Breaking The Ice: Video Segmentation for Close-Range Ice-Covered Waters
Corwin Grant Jeon MacMillan, K. Andrea Scott, Matthew Garvin, Zhao Pan
TL;DR
This work addresses the challenge of automated ice-condition assessment from close-range ship imagery in the Arctic, where occlusions and lens artifacts hinder single-image segmentation. It introduces UPerFlow, a video semantic segmentation model that fuses a six-channel ResNet encoder with dual decoders and a PWCNet-based optical-flow path, connected via cross-connections and equipped with bi-directional flow to leverage temporal context. A novel Amundsen dataset of roughly 945–946 labeled images is presented, featuring region-based semi-manual annotations across six classes (iceberg, ice floe, water, brash ice, ship, sky) and includes careful handling of lens artifacts.

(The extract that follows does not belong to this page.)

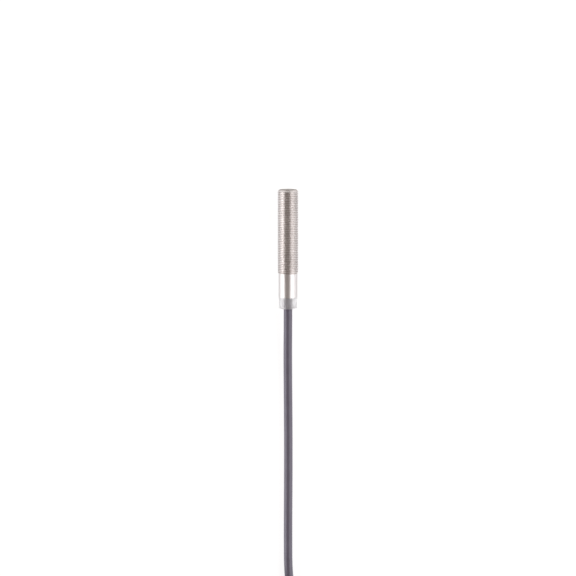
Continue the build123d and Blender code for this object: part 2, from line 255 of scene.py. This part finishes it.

Empirically, UPerFlow yields strong overall performance (mIoU up to 0.844, mAcc 0.948) and markedly improved occlusion handling (mIoU up to 0.736 in heavy occlusion), outperforming image-based baselines by about 38% in occluded regions and demonstrating robustness to real-world occlusions. These results have direct implications for safer, data-driven navigation in increasingly accessible Arctic waters.
Abstract
Rapid ice recession in the Arctic Ocean, with predictions of ice-free summers by 2060, opens new maritime routes but requires reliable navigation solutions. Current approaches rely heavily on subjective expert judgment, underscoring the need for automated, data-driven solutions. This study leverages machine learning to assess ice conditions using ship-borne optical data, introducing a finely annotated dataset of 946 images, and a semi-manual, region-based annotation technique. The proposed video segmentation model, UPerFlow, advances the SegFlow architecture by incorporating a six-channel ResNet encoder, two UPerNet-based segmentation decoders for each image, PWCNet as the optical flow encoder, and cross-connections that integrate bi-directional flow features without loss of latent information. The proposed architecture outperforms baseline image segmentation networks by an average 38% in occluded regions, demonstrating the robustness of video segmentation in addressing challenging Arctic conditions.